The greatest therapy for me has always been long-distance running. It is better than the anxiety medicine I am on. I have run two full marathons, 11 half-marathons and a plethora of 5ks, 4M and 10Ks. Even if my knees and hips remind me constantly of my age and the thousands of miles I have run, I try to get out and keep it moving. In fact, this morning I drove into Manhattan to run a 4 mile race around Central Park. I have always loved the camaraderie that exists when you see or are with other runners and this was a great example.

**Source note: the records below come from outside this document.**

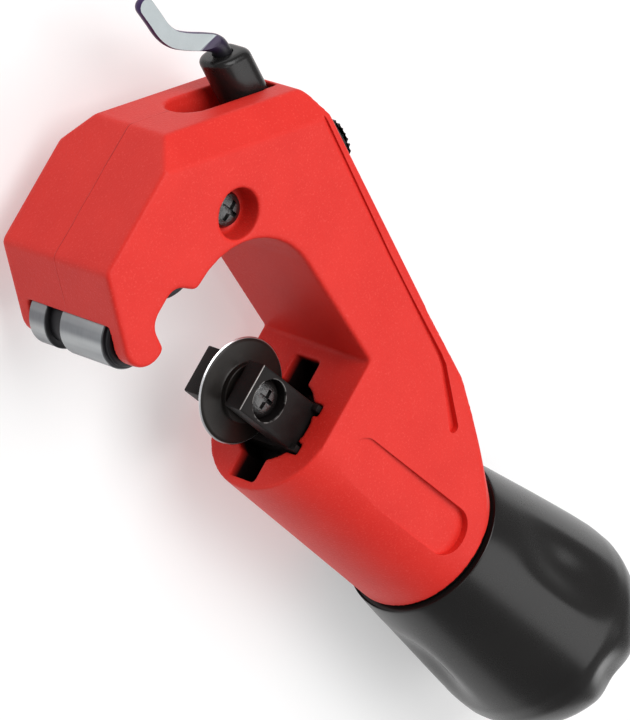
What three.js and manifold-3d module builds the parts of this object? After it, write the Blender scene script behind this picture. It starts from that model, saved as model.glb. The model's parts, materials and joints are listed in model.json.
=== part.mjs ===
// Pipe cutter with a die-cast C frame, two back-up rollers, a wheel carriage that is fed
// by a screw in the handle, and a slide-out deburring blade in the back of the frame.
//
// Working frame of the model, in millimetres: +X runs along the feed spindle from the
// handle to the jaw, +Y points out of the C opening, +Z is the thickness. The spindle axis
// is Y = 0, Z = 0 and X = 0 is the face that the carriage comes out of. The finished group
// is moved at the end, so that its origin is the bottom centre of its bounding box.

import * as THREE from 'three';
import { mergeVertices } from 'three/addons/utils/BufferGeometryUtils.js';
import Module from 'manifold-3d';

// ---------------------------------------------------------------- driving dimensions
const HALF_THICKNESS = 13.7; // of the frame casting
const FRAME_TOP = 62.4; // flat end of the jaw
const FRAME_BOTTOM = -45; // where the handle starts
const NECK_RADIUS = 15; // of the frame at its bottom end
const NECK_TAPER = 0.5; // of the cone that the lower frame is turned to, in radius per X
const BACK_CORNER = [40.9, -45.2]; // top of the back arm, before rounding
const GAP = 0.3; // running and seating clearance
const ORIGIN_SHIFT = [11.6, 12.9, 20]; // puts the origin under the middle of the tool

const ROLLER_RADIUS = 5.6;
const ROLLER_X = 47.7;
const ROLLER_Y = 6.7; // one roller on each side of the spindle axis
const ROLLER_PIN_RADIUS = 2;
const POCKET_HALF_WIDTH = 10.4;

const WHEEL_RADIUS = 9.5;
const WHEEL_X = 10.3;
const WHEEL_Z = -0.2;
const AXLE_RADIUS = 2;

const CARRIAGE_FRONT = 15.4;
const CARRIAGE_BASE = -26;
const SHANK_RADIUS = 7.6;
const SPINDLE_RADIUS = 4.4;
const SPINDLE_END = -74.8;
const NUT_TOP = -39;
const NUT_BOTTOM = -52;

const HANDLE_TOP = -46;
const HANDLE_END = -97;
const HANDLE_RADIUS = 20;
const CAP_RADIUS = 10.2;

const SLIDE_TRAVEL = 25; // of the deburrer
const CHANNEL_DEPTH = 6.2; // centre of the channel below the back of the arm
const SLIDER_HALF_WIDTH = 4.2;
const SLIDER_HALF_HEIGHT = 3.8;
const SLIDER_LENGTH = 36;
const BLADE_RADIUS = 1.6;
const BLADE_LINE = -0.8; // of the blade's round end, off the slider's centre
const MOUTH_HALF_WIDTH = 4.4;
const CLAMP = [-8.7, 18.3]; // screw in the side of the frame, in the channel's frame

const NUT_RADIUS = 9;
const RETAINING_X = -42;
const RETAINING_RADIUS = 1.4;
const PIN_OFFSET = 8.7; // of the retaining pins, into the groove of the nut
const SPINDLE_PIN_X = -14;
const SPINDLE_PIN_RADIUS = 1.5;

// ---------------------------------------------------------------- solids and booleans
const wasm = await Module();
wasm.setup();

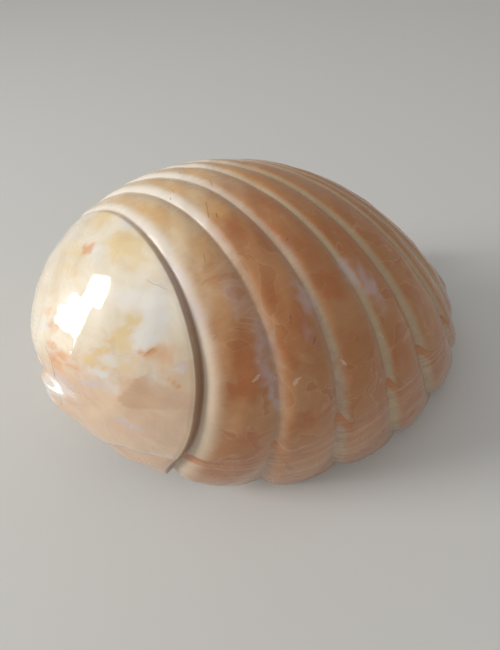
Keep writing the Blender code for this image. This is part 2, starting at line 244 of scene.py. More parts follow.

“You have to put in the work.” The “work” is painful, exhausting and emotionally draining. The work is necessary for healing to take place and for moving forward. The “work” includes being honest 100% of the time, answering uncomfortable questions, listening to painful statements, expressing difficult feelings, facing the music, contemplating the “why,” letting go of what you cannot control, going to therapy, accepting support, being vulnerable and getting rid of your armor, being your true self, believing in the process, not giving up, continuing the routine of your daily life, self-care, processing your thoughts in the moment, acknowledging reality and striving to be the best version of yourself. It’s A LOT. I am constantly overwhelmed. The most difficult part for me is seeing the hurt I’ve caused Paul and the comments he makes in regards to the affair. He has the right to say whatever is on his mind. It’s just hard because I internalize these remarks and make myself feel like shit. I need to remind myself that I am not a terrible person and I did not purposely commit adultery to hurt anyone. If it was up to me, alone, I would never think about the affair again. It’s a fleeting memory and I have nothing left to share or feel about it, but it’s not that easy. I can’t get away with my one-sided perspective. I need to be patient with Paul and respect his method of processing this trauma. It is still fresh in his world and the wounds are raw. Sometimes when he brings it up, I want to curl up in a ball and disconnect from him and the world. It is hard to feel close to him, to anyone. I feel defeated. I feel sadness take over. I feel like this will haunt me forever. One can only have faith that all of this will fade gradually, into what I do not know. Yes, Paul and I are resilient, but we are only human and the toll this “work” takes on us will be long and arduous, but worth it for our family and our future together.

 

There is a great deal of “work” to be done by both the betrayer and the betrayed. While it may seem quite different, almost opposite ends of the spectrum, part of the “work” involves uniting and connecting despite the trauma and post-affair side effects. While Sarah works on accepting what happened, facing the music and becoming the best version of herself, Paul is discovering ways to process what happened and finding outlets to deal with the pain and hurt. The road to recovery and healing is a long and arduous one, but the commitment to themselves, each other and their family is strong and resilient.